O QUE APRENDER DOS ASSASSINATOS DE MARIELLE E ANDERSON? — 1 DE 2

Carlos Novaes, 17 de março de 2018

Depois de escrever o artigo anterior no calor da hora, saído da tristeza, da raiva e da impotência que caracterizam a constatação de uma injustiça que sabemos não poder reparar, passei a tentar acompanhar tudo o que vem sendo dito na mídia sobre essa verdadeira tragédia, que reúne como vítimas diretas um homem branco comum (tão confusamente questionado em nossos dias) e uma mulher negra incomum (tão merecidamente valorizada em nossos dias).

Desde logo há que reconhecer o inextrincável vínculo material e simbólico entre os dois assassinatos. Vínculo este que vem sendo reconhecido por praticamente todos os segmentos de interessados que se debruçam sobre a tragédia, menos um. Não obstante a grande mídia, acordada pelos tiros para a gravidade da hora, venha dando extensa cobertura à personalidade das duas vítimas, há um segmento que, a pretexto de denunciar uma inexistente indiferença diante da morte de Anderson, não se cansa de negar a importância simbólica do assassinato de Marielle, esforço no qual já se empenharam o comandante da Polícia Militar do Paraná, uma desembargadora do Rio e todo gênero de desclassificados que empesteiam as redes sociais.

A desonestidade dessa gente é tão evidente quanto instrutiva: ela é evidente porque está a repetir uma mentira; ela é instrutiva porque mostra o medo deles diante do potencial do episódio para virar a maré em que eles julgam estar a surfar. O ponto de articulação dessa mentira instrutiva está na insistência deles em combinar a defesa jactanciosa da necessidade de tratar a todas as vítimas como iguais com a descaracterização de Marielle como alvo almejado. Essa manobra é insustentável, uma vez que, se de um lado, parecem valorizar, na figura de Anderson, todas as vítimas de assassinatos que desaparecem sem destaque e sem investigação; de outro lado, e ao mesmo tempo, porém, para desvalorizar Marielle, desdenham todas as mortes que fingiam valorizar classificando a jovem líder como “cadáver comum”, até a ser lamentado, mas, ainda assim, “comum”.

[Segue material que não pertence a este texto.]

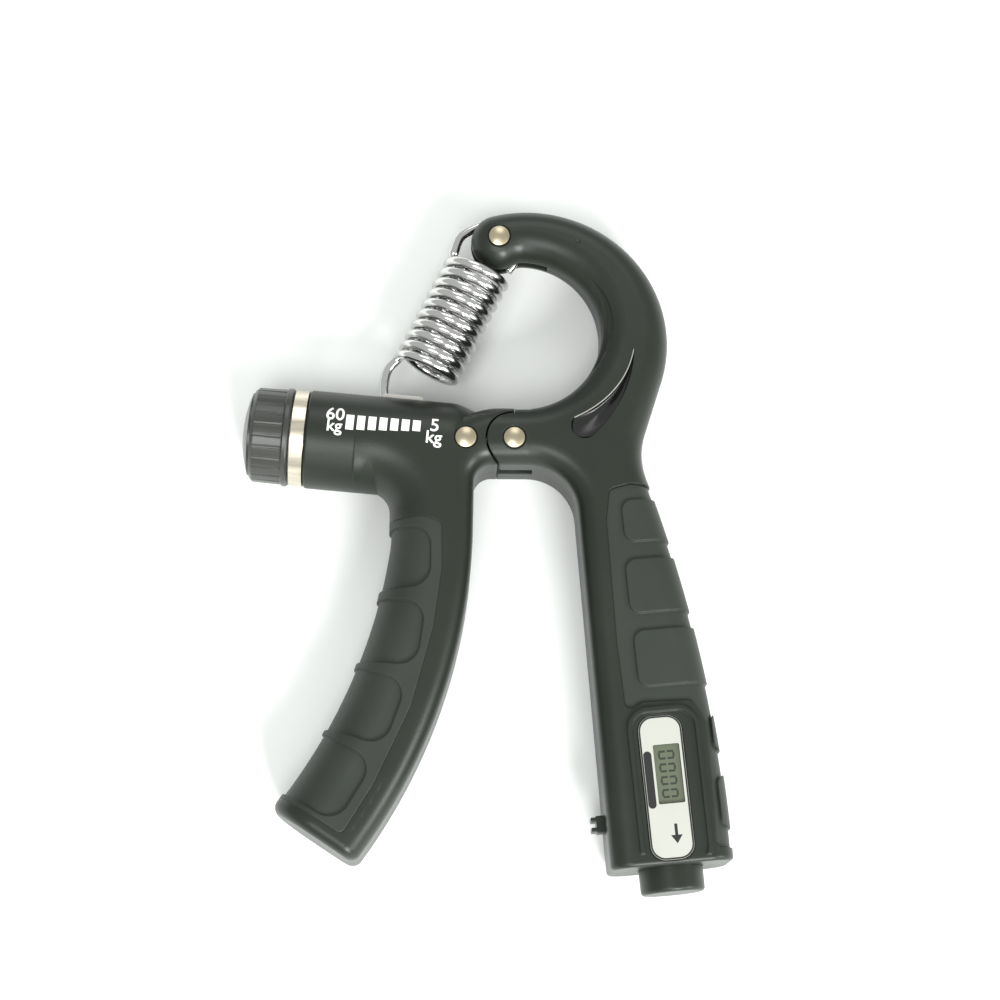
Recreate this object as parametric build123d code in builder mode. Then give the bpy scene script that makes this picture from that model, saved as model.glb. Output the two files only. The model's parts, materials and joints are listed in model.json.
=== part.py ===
"""Adjustable hand grip strengthener: two hinged handles, a hook-shaped arm, a screw-set
tension spring and a squeeze counter.  Millimetres.  The grip lies on its back: +Z is its
thickness, +Y points from the handles to the hook arm, +X from the knob to the palm handle.
Plan coordinates are measured from the hinge axis unless a comment says otherwise."""

from build123d import *
import math
import os

os.makedirs("parts", exist_ok=True)

# ---------------------------------------------------------------- driving dimensions
THICK = 24.0                      # thickness of both handles and diameter of the tube
MID = THICK / 2                   # parting plane of the casings
PIVOT_X, PIVOT_Y = 7.3, 23.9      # hinge axis, measured from the centre of the outline
WALL = 3.6                        # casing wall, which leaves room for the rubber skins
PAD_SKIN = 1.5                    # thickness of the rubber pads
POCKET = 0.6                      # depth of the finger pockets
SEGMENT = 0.6                     # height of the palm segments above the rest of their pad
FIT = 0.05                        # radial clearance of a running fit
GAP = 0.15                        # clearance between parts that only pass each other
HINGE_GAP = 0.45                  # open gap round the knuckle of the hinge
LONG = 200.0                      # longer than anything it has to reach across

# hook arm and palm handle
HOOK_OUTER = (3.5, 26.0, 34.2)    # outer curve: centre x, y, radius
HOOK_INNER = (1.9, 27.8, 19.5)    # inner curve: centre x, y, radius
TIP_R = 6.85                      # rounded tip
TIP_ANGLE = 104.9                 # direction of the tip seen from the outer centre
TIP_HALF = 6.6                    # half thickness of the arm at its top
TAPER_START = 12.0                # height above the hinge where the arm starts to thin
TAPER_BEND = 120.0                # radius of the bend in the faces there
HOOK_ROUND = 6.0                  # edge rounding of hook and palm side
STEP_CURVE = (8.2, 29.5, 16.0)    # outer curve of the crescent step inside the hook
STEP_DEPTH = 0.5
STEP_FROM_MID = 7.0               # the step is cut in the faces, not in the middle of the wall
CROTCH_ROUND = 5.0                # edge rounding of the inner sides
WAIST_ANGLE = -17                 # where the outer curve ends
WAIST = (30.0, -3.5)
WAIST_R = 17.0
PALM_MIDDLE = (44.6, -53.0)
PALM_FOOT = (51.3, -100.4)
PALM_TOE = (22.4, -103.0)
FOOT_ROUND = 1.0
HANDLE_TILT = 5.5                 # palm handle axis from vertical, degrees

# hinge
UNDERSIDE = -5.7
HINGE_TOP = 8.3
HINGE_RUN = 11.0                  # both outlines run on this far past the axis before they are cut
CROTCH = (14.4, UNDERSIDE)
CROTCH_R = 12.0
KNUCKLE_R = 6.5
PLATE_R = 4.6                     # steel hinge plate
PLATE_END_R = 4.2
PLATE_T = 4.0
RIVET_R = 1.8
RIVET_HEAD_R = 2.5
RIVET_HEAD_H = 1.4
LEVER_RIVET = (-11.65, 0.0)

# lever
TUBE_TILT = 5.0                   # tube axis from horizontal, degrees
TUBE_DROP = 2.2                   # tube axis below the hinge axis
TUBE_END = 50.3                   # open end of the tube; u is the distance along its axis
TUBE_BORE = 9.4
BORE_END = 16.4                   # inner end of the bore
NECK_U = (9.0, 16.0)              # where the tube narrows towards the hinge
NECK_R = 9.9
BUSHING_END = 18.3
ROOT_U = 38.0                     # where the flat plate of the lever starts inside the tube
ROOT_DROP = 11.8
SHOULDER = (-8.0, 8.6)
SLOPE_FOOT = (-24.0, 0.0)
ARMPIT = (-29.9, -10.0)
FINGER_TOP = (-30.0, -23.5)
FINGER_MIDDLE = (-38.3, -55.5)
FINGER_FOOT = (-57.4, -88.4)
LEVER_FOOT = (-37.4, -101.6)
LEVER_MIDDLE = (-15.6, -58.5)
LEVER_TOP = (-9.8, -20.0)
LEVER_CROTCH = (-9.6, UNDERSIDE)
FINGER_ROUND = 11.0               # edge rounding on the finger side
LEVER_FOOT_ROUND = 2.5

# adjuster
SLOT_U = (18.6, 43.6)             # slot in the top of the tube
SLOT_W = 4.8
SCREW_R = 3.5
CARRIAGE_U = (22.8, 33.0)
CARRIAGE_PIN = (28.6, 8.9)        # along and above the tube axis
PIN_R = 1.2
HOOK_BEND = 2.8                   # mean radius of the spring's hook round the pin
RING_U = (50.45, 53.6)
RING_R = 11.7
KNOB_U = (54.1, 65.8)
KNOB_R = 12.0
KNOB_RIBS = 26
CAP_R = 10.1
CAP_RIM = 64.0

# spring
WIRE_R = 1.1
COIL_R = 7.4                      # mean radius
COIL_TOP = (-8.2, 46.4)
COIL_FOOT = (-21.6, 19.6)
COIL_TURNS = 12
SLEEVE_R = 2.4
LOOP_SLOT = 3.2

# counter
BEZEL_AT = (36.1, -84.0)
BEZEL_RISE = 0.7
LABEL_AT = (35.2, -84.0)
LABEL_W, LABEL_L, LABEL_R = 10.2, 33.6, 3.5
MODULE_AT = (35.0, -81.2)         # circuit board and its frame
MODULE_L = 31.0
CELL_AT = (35.8, -87.6)
CELL_R, CELL_H = 5.8, 5.4
WINDOW_W, WINDOW_L = 6.2, 13.9
WINDOW_OFFSET = (1.0, 3.1)        # window centre from the label centre, along its own sides
BOARD_Z = 17.0
RESET_AT = (37.0, -101.6)
RESET_R = 7.6
RESET_OUT = 6.0
RESET_PUSH = 1.0
PLUNGER_AT = (21.5, -91.5)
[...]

Ora, o que há de comum em Anderson em nada o desvaloriza. Pelo contrário, o assassinato dele, um dano material não almejado pelos assassinos, faz desse jovem pai de família o verdadeiro representante de todas as vítimas produzidas pelas chamadas “balas perdidas” nessa rotina da banalização do assassinato entre nós – diante da (des)ordem estabelecida, ele não passa de “mais um”, como amarga e sagazmente constatou sua jovem viúva.

O que há de incomum em Mariella em tudo a distingui. Ela era o alvo direto e simbólico dos assassinos, condição que faz dela a legítima representante de todos aqueles que, mesmo não seguindo a sua liderança, tem a aspiração de uma sociedade menos desigual, menos preconceituosa e menos violenta – uma sociedade na qual a vida humana tenha valor por si só, como um verdadeiro direito do homem.

É de notar que ao contrário desse segmento repelente que busca diminuir Marielle enquanto finge solidariedade para com outras vítimas, a moça da Maré se notabilizou, se tornou líder, se fez símbolo justamente porque denunciava a morte das ditas pessoas comuns, que são as principais vítimas da desigualdade, eliminadas não ao acaso, mas segundo uma lógica que agencia perversidades pessoais (elas próprias também fruto da desigualdade) em ações paramilitares para manter o povo pobre sob terror, num circuito interminável de misérias conexas que se engalfinham — sem atinar que o fazem em benefício da desordem que favorece os privilegiados no comando.

Denunciemos a execução de Marielle para manter viva a luta por ideias que, institucionalizadas, impedirão a rotina de assassinatos como o de Anderson.